Output all lines exactly, with nothing added or dropped.

☆ ☆ ☆

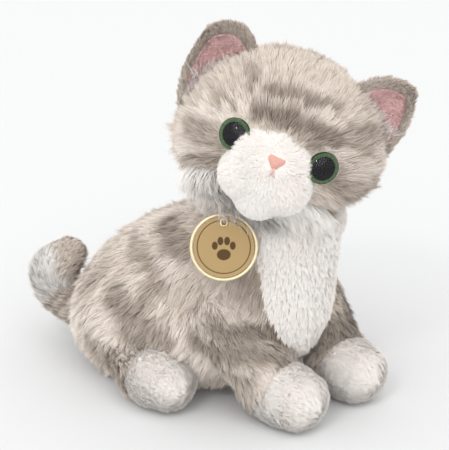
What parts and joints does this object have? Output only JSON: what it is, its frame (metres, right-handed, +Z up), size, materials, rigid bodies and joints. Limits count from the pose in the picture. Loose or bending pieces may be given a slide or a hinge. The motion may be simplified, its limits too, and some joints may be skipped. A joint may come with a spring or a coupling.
{
  "type": "plush cat",
  "caption": "Sitting plush kitten with a turned, tilted head, sewn limbs and tail, glossy eyes and a round hanging tag.",
  "frame": {"origin": "centre of the flat seat panel underneath the torso, on the floor the cat sits on", "axes": "+Z up, -Y towards the cat's chest and front paws, +X towards the cat's own left"},
  "size_m": [0.1434, 0.2037, 0.2103],
  "materials": {
    "grey_plush": "long-pile plush, tabby greys",
    "white_plush": "short-pile plush",
    "pink_plush": "short-pile plush",
    "stuffing": "loose polyester fill",
    "bean_cloth": "woven pouch of pellets",
    "eye_green": "polished",
    "eye_black": "polished",
    "eye_clear": "clear, polished",
    "washer": "moulded",
    "nose_thread": "satin stitch",
    "mouth_thread": "stitched thread",
    "tag_face": "bronze, lightly worn",
    "tag_rim": "pale gold, bevelled",
    "tag_metal": "polished",
    "tag_cord": "fine cord"
  },
  "bodies": {
    "torso": {"torso_skin": "grey_plush", "chest_panel": "white_plush", "base_panel": "grey_plush", "torso_stuffing": "stuffing", "bean_pouch": "bean_cloth", "tag_loop": "tag_cord"},
    "neck": {"neck_sleeve": "grey_plush"},
    "head": {"head_skin": "grey_plush", "chin_panel": "white_plush", "head_stuffing": "stuffing", "muzzle_skin": "white_plush", "muzzle_stuffing": "stuffing", "nose": "nose_thread", "mouth_stitch": "mouth_thread", "eye_right_iris": "eye_green", "eye_right_pupil": "eye_black", "eye_right_dome": "eye_clear", "eye_right_washer": "washer", "eye_left_iris": "eye_green", "eye_left_pupil": "eye_black", "eye_left_dome": "eye_clear", "eye_left_washer": "washer"},
    "foreleg_right": {"foreleg_right_skin": "grey_plush", "foreleg_right_paw": "white_plush", "foreleg_right_stuffing": "stuffing"},
    "hindleg_right": {"hindleg_right_skin": "grey_plush", "hindleg_right_paw": "white_plush", "hindleg_right_stuffing": "stuffing"},
    "ear_right": {"ear_right_back": "grey_plush", "ear_right_lining": "pink_plush"},
    "foreleg_left": {"foreleg_left_skin": "grey_plush", "foreleg_left_paw": "white_plush", "foreleg_left_stuffing": "stuffing"},
    "hindleg_left": {"hindleg_left_skin": "grey_plush", "hindleg_left_paw": "white_plush", "hindleg_left_stuffing": "stuffing"},
    "ear_left": {"ear_left_back": "grey_plush", "ear_left_lining": "pink_plush"},
    "tail_root": {"tail_root_skin": "grey_plush", "tail_root_stuffing": "stuffing"},
    "tail_end": {"tail_end_skin": "grey_plush", "tail_end_stuffing": "stuffing"},
    "tag": {"tag_disc": "tag_face", "tag_rim": "tag_rim", "tag_eyelet": "tag_metal"}
  },
  "joints": [
    {"name": "head_turn", "type": "hinge", "parent": "torso", "child": "neck", "pos_m": [-0.002, -0.071, 0.149], "axis": [0, 0, 1], "range_deg": [-15, 15], "stiffness_Nm_per_rad": 0.6},
    {"name": "head_nod", "type": "hinge", "parent": "neck", "child": "head", "pos_m": [-0.002, -0.071, 0.149], "axis": [0.5736, -0.8192, 0], "range_deg": [-8, 8], "stiffness_Nm_per_rad": 0.6},
    {"name": "ear_right_flex", "type": "hinge", "parent": "head", "child": "ear_right", "pos_m": [-0.02658, -0.03799, 0.18043], "axis": [-0.6504, 0.5051, -0.5673], "range_deg": [-10, 10], "stiffness_Nm_per_rad": 0.04},
    {"name": "ear_left_flex", "type": "hinge", "parent": "head", "child": "ear_left", "pos_m": [0.03007, -0.11034, 0.15202], "axis": [0.0306, -0.2788, -0.9599], "range_deg": [-10, 10], "stiffness_Nm_per_rad": 0.04},
    {"name": "foreleg_right_lift", "type": "hinge", "parent": "torso", "child": "foreleg_right", "pos_m": [-0.034, -0.056, 0.058], "axis": [-1, 0, 0], "range_deg": [0, 20], "stiffness_Nm_per_rad": 1.5},
    {"name": "foreleg_left_lift", "type": "hinge", "parent": "torso", "child": "foreleg_left", "pos_m": [0.032, -0.06, 0.058], "axis": [-1, 0, 0], "range_deg": [0, 20], "stiffness_Nm_per_rad": 1.5},
    {"name": "hindleg_right_lift", "type": "hinge", "parent": "torso", "child": "hindleg_right", "pos_m": [-0.045, -0.004, 0.022], "axis": [-1, 0, 0], "range_deg": [0, 10], "stiffness_Nm_per_rad": 0.8},
    {"name": "hindleg_left_lift", "type": "hinge", "parent": "torso", "child": "hindleg_left", "pos_m": [0.045, -0.004, 0.022], "axis": [-1, 0, 0], "range_deg": [0, 10], "stiffness_Nm_per_rad": 0.8},
    {"name": "tail_sway", "type": "hinge", "parent": "torso", "child": "tail_root", "pos_m": [-0.021, 0.036, 0.024], "axis": [0, 0, 1], "range_deg": [-10, 10], "stiffness_Nm_per_rad": 0.2},
    {"name": "tail_curl", "type": "hinge", "parent": "tail_root", "child": "tail_end", "pos_m": [-0.0335, 0.0605, 0.0335], "axis": [0.8529, 0.5222, 0], "range_deg": [-15, 15], "stiffness_Nm_per_rad": 0.12},
    {"name": "tag_swing", "type": "hinge", "parent": "torso", "child": "tag", "pos_m": [-0.04547, -0.06922, 0.11361], "axis": [-0.6455, 0.7638, 0], "range_deg": [0, 40]}
  ]
}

☆ ☆ ☆

Reply to the task ->
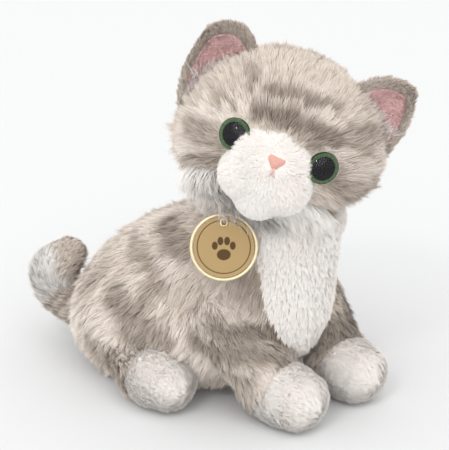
What parts and joints does this object have? Output only JSON: what it is, its frame (metres, right-handed, +Z up), size, materials, rigid bodies and joints. Limits count from the pose in the picture. Loose or bending pieces may be given a slide or a hinge. The motion may be simplified, its limits too, and some joints may be skipped. A joint may come with a spring or a coupling.
{
  "type": "plush cat",
  "caption": "Sitting plush kitten with a turned, tilted head, sewn limbs and tail, glossy eyes and a round hanging tag.",
  "frame": {"origin": "centre of the flat seat panel underneath the torso, on the floor the cat sits on", "axes": "+Z up, -Y towards the cat's chest and front paws, +X towards the cat's own left"},
  "size_m": [0.1434, 0.2037, 0.2103],
  "materials": {
    "grey_plush": "long-pile plush, tabby greys",
    "white_plush": "short-pile plush",
    "pink_plush": "short-pile plush",
    "stuffing": "loose polyester fill",
    "bean_cloth": "woven pouch of pellets",
    "eye_green": "polished",
    "eye_black": "polished",
    "eye_clear": "clear, polished",
    "washer": "moulded",
    "nose_thread": "satin stitch",
    "mouth_thread": "stitched thread",
    "tag_face": "bronze, lightly worn",
    "tag_rim": "pale gold, bevelled",
    "tag_metal": "polished",
    "tag_cord": "fine cord"
  },
  "bodies": {
    "torso": {"torso_skin": "grey_plush", "chest_panel": "white_plush", "base_panel": "grey_plush", "torso_stuffing": "stuffing", "bean_pouch": "bean_cloth", "tag_loop": "tag_cord"},
    "neck": {"neck_sleeve": "grey_plush"},
    "head": {"head_skin": "grey_plush", "chin_panel": "white_plush", "head_stuffing": "stuffing", "muzzle_skin": "white_plush", "muzzle_stuffing": "stuffing", "nose": "nose_thread", "mouth_stitch": "mouth_thread", "eye_right_iris": "eye_green", "eye_right_pupil": "eye_black", "eye_right_dome": "eye_clear", "eye_right_washer": "washer", "eye_left_iris": "eye_green", "eye_left_pupil": "eye_black", "eye_left_dome": "eye_clear", "eye_left_washer": "washer"},
    "foreleg_right": {"foreleg_right_skin": "grey_plush", "foreleg_right_paw": "white_plush", "foreleg_right_stuffing": "stuffing"},
    "hindleg_right": {"hindleg_right_skin": "grey_plush", "hindleg_right_paw": "white_plush", "hindleg_right_stuffing": "stuffing"},
    "ear_right": {"ear_right_back": "grey_plush", "ear_right_lining": "pink_plush"},
    "foreleg_left": {"foreleg_left_skin": "grey_plush", "foreleg_left_paw": "white_plush", "foreleg_left_stuffing": "stuffing"},
    "hindleg_left": {"hindleg_left_skin": "grey_plush", "hindleg_left_paw": "white_plush", "hindleg_left_stuffing": "stuffing"},
    "ear_left": {"ear_left_back": "grey_plush", "ear_left_lining": "pink_plush"},
    "tail_root": {"tail_root_skin": "grey_plush", "tail_root_stuffing": "stuffing"},
    "tail_end": {"tail_end_skin": "grey_plush", "tail_end_stuffing": "stuffing"},
    "tag": {"tag_disc": "tag_face", "tag_rim": "tag_rim", "tag_eyelet": "tag_metal"}
  },
  "joints": [
    {"name": "head_turn", "type": "hinge", "parent": "torso", "child": "neck", "pos_m": [-0.002, -0.071, 0.149], "axis": [0, 0, 1], "range_deg": [-15, 15], "stiffness_Nm_per_rad": 0.6},
    {"name": "head_nod", "type": "hinge", "parent": "neck", "child": "head", "pos_m": [-0.002, -0.071, 0.149], "axis": [0.5736, -0.8192, 0], "range_deg": [-8, 8], "stiffness_Nm_per_rad": 0.6},
    {"name": "ear_right_flex", "type": "hinge", "parent": "head", "child": "ear_right", "pos_m": [-0.02658, -0.03799, 0.18043], "axis": [-0.6504, 0.5051, -0.5673], "range_deg": [-10, 10], "stiffness_Nm_per_rad": 0.04},
    {"name": "ear_left_flex", "type": "hinge", "parent": "head", "child": "ear_left", "pos_m": [0.03007, -0.11034, 0.15202], "axis": [0.0306, -0.2788, -0.9599], "range_deg": [-10, 10], "stiffness_Nm_per_rad": 0.04},
    {"name": "foreleg_right_lift", "type": "hinge", "parent": "torso", "child": "foreleg_right", "pos_m": [-0.034, -0.056, 0.058], "axis": [-1, 0, 0], "range_deg": [0, 20], "stiffness_Nm_per_rad": 1.5},
    {"name": "foreleg_left_lift", "type": "hinge", "parent": "torso", "child": "foreleg_left", "pos_m": [0.032, -0.06, 0.058], "axis": [-1, 0, 0], "range_deg": [0, 20], "stiffness_Nm_per_rad": 1.5},
    {"name": "hindleg_right_lift", "type": "hinge", "parent": "torso", "child": "hindleg_right", "pos_m": [-0.045, -0.004, 0.022], "axis": [-1, 0, 0], "range_deg": [0, 10], "stiffness_Nm_per_rad": 0.8},
    {"name": "hindleg_left_lift", "type": "hinge", "parent": "torso", "child": "hindleg_left", "pos_m": [0.045, -0.004, 0.022], "axis": [-1, 0, 0], "range_deg": [0, 10], "stiffness_Nm_per_rad": 0.8},
    {"name": "tail_sway", "type": "hinge", "parent": "torso", "child": "tail_root", "pos_m": [-0.021, 0.036, 0.024], "axis": [0, 0, 1], "range_deg": [-10, 10], "stiffness_Nm_per_rad": 0.2},
    {"name": "tail_curl", "type": "hinge", "parent": "tail_root", "child": "tail_end", "pos_m": [-0.0335, 0.0605, 0.0335], "axis": [0.8529, 0.5222, 0], "range_deg": [-15, 15], "stiffness_Nm_per_rad": 0.12},
    {"name": "tag_swing", "type": "hinge", "parent": "torso", "child": "tag", "pos_m": [-0.04547, -0.06922, 0.11361], "axis": [-0.6455, 0.7638, 0], "range_deg": [0, 40]}
  ]
}